# [Work instructions]
For this exercise, write out exactly, and only, the lines running from the line that contains "const drop = KNOT_RADIUS" through the line that contains "in imported if".

[Begin Data lines]

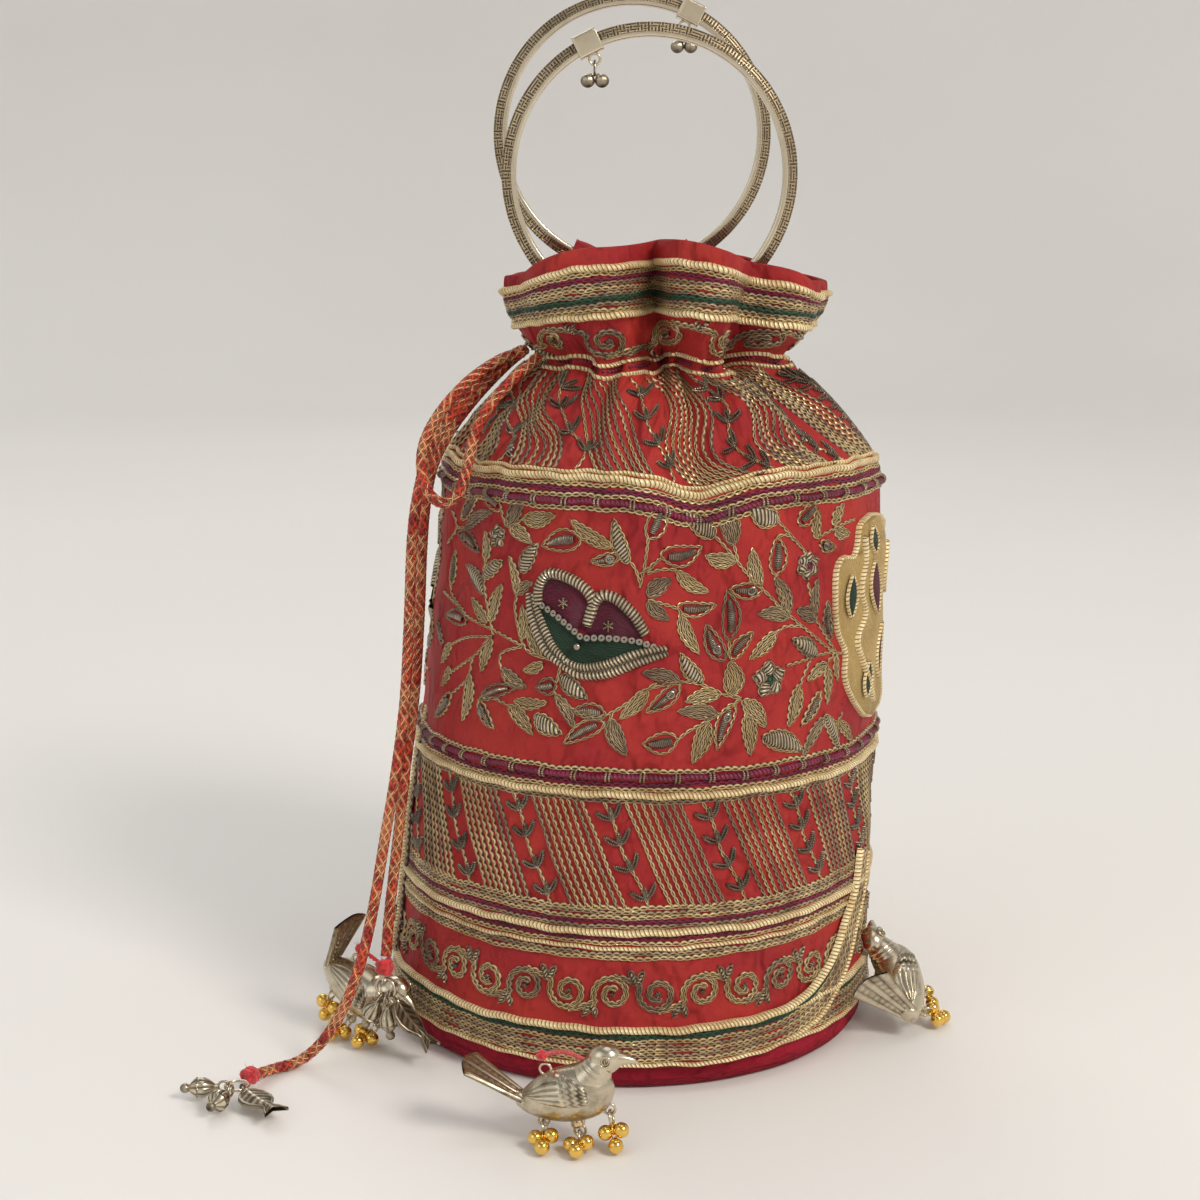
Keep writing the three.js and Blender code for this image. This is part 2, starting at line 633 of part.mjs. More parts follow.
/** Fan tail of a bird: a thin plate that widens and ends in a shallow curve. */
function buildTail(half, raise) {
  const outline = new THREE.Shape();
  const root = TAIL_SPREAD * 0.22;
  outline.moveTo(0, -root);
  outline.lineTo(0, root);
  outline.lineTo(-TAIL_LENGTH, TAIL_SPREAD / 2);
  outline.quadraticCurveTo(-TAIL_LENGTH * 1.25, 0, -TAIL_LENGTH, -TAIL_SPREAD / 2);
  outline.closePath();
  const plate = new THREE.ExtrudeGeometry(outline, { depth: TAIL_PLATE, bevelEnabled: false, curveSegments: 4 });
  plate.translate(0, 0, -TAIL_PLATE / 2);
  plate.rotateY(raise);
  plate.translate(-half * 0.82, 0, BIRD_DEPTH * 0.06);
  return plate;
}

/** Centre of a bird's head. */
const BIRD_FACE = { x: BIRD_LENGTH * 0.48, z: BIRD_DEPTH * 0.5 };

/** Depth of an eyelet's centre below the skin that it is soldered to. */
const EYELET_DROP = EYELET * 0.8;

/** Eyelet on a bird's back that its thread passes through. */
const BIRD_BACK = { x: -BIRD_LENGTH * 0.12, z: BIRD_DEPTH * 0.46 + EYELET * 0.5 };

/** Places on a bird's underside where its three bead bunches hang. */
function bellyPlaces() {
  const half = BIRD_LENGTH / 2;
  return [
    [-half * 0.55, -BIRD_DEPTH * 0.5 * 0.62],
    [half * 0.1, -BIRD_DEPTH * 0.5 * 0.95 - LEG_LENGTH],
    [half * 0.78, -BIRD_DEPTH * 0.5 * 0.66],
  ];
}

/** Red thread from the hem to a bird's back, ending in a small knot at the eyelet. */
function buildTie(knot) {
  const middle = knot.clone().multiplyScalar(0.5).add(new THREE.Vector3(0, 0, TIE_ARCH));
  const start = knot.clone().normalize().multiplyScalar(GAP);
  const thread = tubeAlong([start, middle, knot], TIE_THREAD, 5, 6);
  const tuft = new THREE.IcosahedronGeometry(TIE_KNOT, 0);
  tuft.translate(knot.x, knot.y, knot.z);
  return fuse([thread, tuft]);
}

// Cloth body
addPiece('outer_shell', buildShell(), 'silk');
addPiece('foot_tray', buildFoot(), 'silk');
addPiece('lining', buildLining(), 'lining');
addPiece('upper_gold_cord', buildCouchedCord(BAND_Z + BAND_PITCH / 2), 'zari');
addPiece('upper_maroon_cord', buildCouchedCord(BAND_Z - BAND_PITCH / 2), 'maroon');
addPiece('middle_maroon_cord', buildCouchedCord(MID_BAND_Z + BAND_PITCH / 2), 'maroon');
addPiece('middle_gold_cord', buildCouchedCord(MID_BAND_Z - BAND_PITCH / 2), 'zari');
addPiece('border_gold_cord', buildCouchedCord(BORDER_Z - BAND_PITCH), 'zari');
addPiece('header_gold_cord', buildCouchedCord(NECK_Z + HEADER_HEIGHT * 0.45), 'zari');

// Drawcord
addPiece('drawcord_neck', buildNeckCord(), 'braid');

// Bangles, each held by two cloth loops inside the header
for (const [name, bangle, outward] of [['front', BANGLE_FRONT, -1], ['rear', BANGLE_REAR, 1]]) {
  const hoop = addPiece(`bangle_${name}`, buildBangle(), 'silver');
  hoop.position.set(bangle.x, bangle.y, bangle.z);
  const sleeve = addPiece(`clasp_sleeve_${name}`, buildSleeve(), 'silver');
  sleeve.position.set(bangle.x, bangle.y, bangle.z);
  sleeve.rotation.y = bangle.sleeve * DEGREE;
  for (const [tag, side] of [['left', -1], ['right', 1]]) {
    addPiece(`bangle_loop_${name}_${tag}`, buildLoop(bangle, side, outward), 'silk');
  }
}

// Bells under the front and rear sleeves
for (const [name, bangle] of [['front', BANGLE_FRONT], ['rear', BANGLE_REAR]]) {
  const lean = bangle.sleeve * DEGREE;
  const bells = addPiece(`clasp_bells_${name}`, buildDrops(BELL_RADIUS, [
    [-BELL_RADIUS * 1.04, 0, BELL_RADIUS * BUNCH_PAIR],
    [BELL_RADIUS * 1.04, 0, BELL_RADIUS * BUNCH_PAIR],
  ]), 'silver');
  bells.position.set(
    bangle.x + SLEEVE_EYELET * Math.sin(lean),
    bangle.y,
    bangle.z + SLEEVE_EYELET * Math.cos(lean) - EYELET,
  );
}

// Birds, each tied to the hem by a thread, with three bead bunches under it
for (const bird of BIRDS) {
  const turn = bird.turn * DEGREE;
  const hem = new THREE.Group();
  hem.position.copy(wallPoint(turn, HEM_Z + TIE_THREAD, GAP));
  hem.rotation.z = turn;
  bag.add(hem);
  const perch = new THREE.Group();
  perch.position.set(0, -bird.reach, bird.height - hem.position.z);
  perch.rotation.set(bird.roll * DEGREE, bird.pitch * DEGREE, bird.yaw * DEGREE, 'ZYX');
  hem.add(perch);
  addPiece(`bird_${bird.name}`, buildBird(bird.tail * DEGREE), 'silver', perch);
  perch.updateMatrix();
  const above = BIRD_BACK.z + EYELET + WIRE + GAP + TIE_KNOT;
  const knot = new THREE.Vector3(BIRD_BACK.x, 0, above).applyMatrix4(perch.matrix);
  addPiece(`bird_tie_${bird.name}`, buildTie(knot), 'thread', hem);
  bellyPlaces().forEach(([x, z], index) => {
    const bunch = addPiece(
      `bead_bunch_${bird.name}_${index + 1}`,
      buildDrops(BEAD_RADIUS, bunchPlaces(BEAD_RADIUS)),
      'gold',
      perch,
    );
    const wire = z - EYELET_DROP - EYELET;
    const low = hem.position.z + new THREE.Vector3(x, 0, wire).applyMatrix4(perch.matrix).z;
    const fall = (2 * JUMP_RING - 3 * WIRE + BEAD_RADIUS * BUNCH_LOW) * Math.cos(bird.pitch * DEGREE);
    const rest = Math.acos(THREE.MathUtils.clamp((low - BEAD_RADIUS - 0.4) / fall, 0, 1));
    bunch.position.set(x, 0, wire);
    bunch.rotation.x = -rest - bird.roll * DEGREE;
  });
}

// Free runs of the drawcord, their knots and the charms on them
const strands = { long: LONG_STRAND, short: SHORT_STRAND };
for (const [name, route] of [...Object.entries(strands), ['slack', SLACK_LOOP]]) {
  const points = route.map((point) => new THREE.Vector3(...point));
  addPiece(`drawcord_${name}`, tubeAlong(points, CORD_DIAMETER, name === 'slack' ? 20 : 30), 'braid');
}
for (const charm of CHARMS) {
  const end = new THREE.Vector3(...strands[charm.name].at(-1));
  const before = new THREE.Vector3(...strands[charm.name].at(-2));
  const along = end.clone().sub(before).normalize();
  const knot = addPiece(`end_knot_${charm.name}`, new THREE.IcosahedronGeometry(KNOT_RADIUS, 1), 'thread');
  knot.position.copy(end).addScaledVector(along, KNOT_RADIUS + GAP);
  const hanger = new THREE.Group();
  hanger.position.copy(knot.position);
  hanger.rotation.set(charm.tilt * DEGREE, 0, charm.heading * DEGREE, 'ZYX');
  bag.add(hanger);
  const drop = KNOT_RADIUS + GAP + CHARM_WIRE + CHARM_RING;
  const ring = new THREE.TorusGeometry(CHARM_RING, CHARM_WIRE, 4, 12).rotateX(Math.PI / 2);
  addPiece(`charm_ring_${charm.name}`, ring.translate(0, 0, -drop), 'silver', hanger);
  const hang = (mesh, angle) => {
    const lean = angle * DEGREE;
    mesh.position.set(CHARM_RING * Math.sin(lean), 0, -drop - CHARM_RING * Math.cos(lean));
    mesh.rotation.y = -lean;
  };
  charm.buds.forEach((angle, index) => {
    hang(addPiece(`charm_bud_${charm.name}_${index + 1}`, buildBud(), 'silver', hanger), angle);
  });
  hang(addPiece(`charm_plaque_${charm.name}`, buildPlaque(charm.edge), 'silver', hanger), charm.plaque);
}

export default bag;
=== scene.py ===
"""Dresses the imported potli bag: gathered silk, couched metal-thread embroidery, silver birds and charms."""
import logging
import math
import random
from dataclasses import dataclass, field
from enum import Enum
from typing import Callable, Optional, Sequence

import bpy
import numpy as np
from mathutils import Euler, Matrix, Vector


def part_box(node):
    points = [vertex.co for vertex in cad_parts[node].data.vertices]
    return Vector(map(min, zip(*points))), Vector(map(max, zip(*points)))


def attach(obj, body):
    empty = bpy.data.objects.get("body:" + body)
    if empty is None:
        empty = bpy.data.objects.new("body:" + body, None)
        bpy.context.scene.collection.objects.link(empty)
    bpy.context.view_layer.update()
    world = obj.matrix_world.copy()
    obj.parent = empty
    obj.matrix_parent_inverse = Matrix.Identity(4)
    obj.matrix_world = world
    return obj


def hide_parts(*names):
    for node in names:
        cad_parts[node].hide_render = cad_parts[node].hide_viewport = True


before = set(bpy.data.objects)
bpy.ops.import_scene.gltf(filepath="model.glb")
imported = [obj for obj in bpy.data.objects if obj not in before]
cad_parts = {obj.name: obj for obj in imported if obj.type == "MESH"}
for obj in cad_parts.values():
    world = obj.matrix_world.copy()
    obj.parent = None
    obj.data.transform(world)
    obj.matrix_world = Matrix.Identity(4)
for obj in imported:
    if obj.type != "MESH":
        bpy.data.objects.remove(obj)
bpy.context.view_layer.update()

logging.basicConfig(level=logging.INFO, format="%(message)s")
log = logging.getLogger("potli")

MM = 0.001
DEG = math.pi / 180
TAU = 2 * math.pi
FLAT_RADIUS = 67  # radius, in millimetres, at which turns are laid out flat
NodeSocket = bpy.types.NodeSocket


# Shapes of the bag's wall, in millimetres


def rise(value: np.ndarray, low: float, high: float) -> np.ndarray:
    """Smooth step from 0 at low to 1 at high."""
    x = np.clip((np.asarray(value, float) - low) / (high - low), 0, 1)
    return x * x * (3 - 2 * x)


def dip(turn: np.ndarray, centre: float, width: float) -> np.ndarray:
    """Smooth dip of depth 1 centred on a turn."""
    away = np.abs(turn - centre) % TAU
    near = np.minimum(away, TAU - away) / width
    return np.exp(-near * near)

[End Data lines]

# [Task solution]
  const drop = KNOT_RADIUS + GAP + CHARM_WIRE + CHARM_RING;
  const ring = new THREE.TorusGeometry(CHARM_RING, CHARM_WIRE, 4, 12).rotateX(Math.PI / 2);
  addPiece(`charm_ring_${charm.name}`, ring.translate(0, 0, -drop), 'silver', hanger);
  const hang = (mesh, angle) => {
    const lean = angle * DEGREE;
    mesh.position.set(CHARM_RING * Math.sin(lean), 0, -drop - CHARM_RING * Math.cos(lean));
    mesh.rotation.y = -lean;
  };
  charm.buds.forEach((angle, index) => {
    hang(addPiece(`charm_bud_${charm.name}_${index + 1}`, buildBud(), 'silver', hanger), angle);
  });
  hang(addPiece(`charm_plaque_${charm.name}`, buildPlaque(charm.edge), 'silver', hanger), charm.plaque);
}

export default bag;
=== scene.py ===
"""Dresses the imported potli bag: gathered silk, couched metal-thread embroidery, silver birds and charms."""
import logging
import math
import random
from dataclasses import dataclass, field
from enum import Enum
from typing import Callable, Optional, Sequence

import bpy
import numpy as np
from mathutils import Euler, Matrix, Vector


def part_box(node):
    points = [vertex.co for vertex in cad_parts[node].data.vertices]
    return Vector(map(min, zip(*points))), Vector(map(max, zip(*points)))


def attach(obj, body):
    empty = bpy.data.objects.get("body:" + body)
    if empty is None:
        empty = bpy.data.objects.new("body:" + body, None)
        bpy.context.scene.collection.objects.link(empty)
    bpy.context.view_layer.update()
    world = obj.matrix_world.copy()
    obj.parent = empty
    obj.matrix_parent_inverse = Matrix.Identity(4)
    obj.matrix_world = world
    return obj


def hide_parts(*names):
    for node in names:
        cad_parts[node].hide_render = cad_parts[node].hide_viewport = True


before = set(bpy.data.objects)
bpy.ops.import_scene.gltf(filepath="model.glb")
imported = [obj for obj in bpy.data.objects if obj not in before]
cad_parts = {obj.name: obj for obj in imported if obj.type == "MESH"}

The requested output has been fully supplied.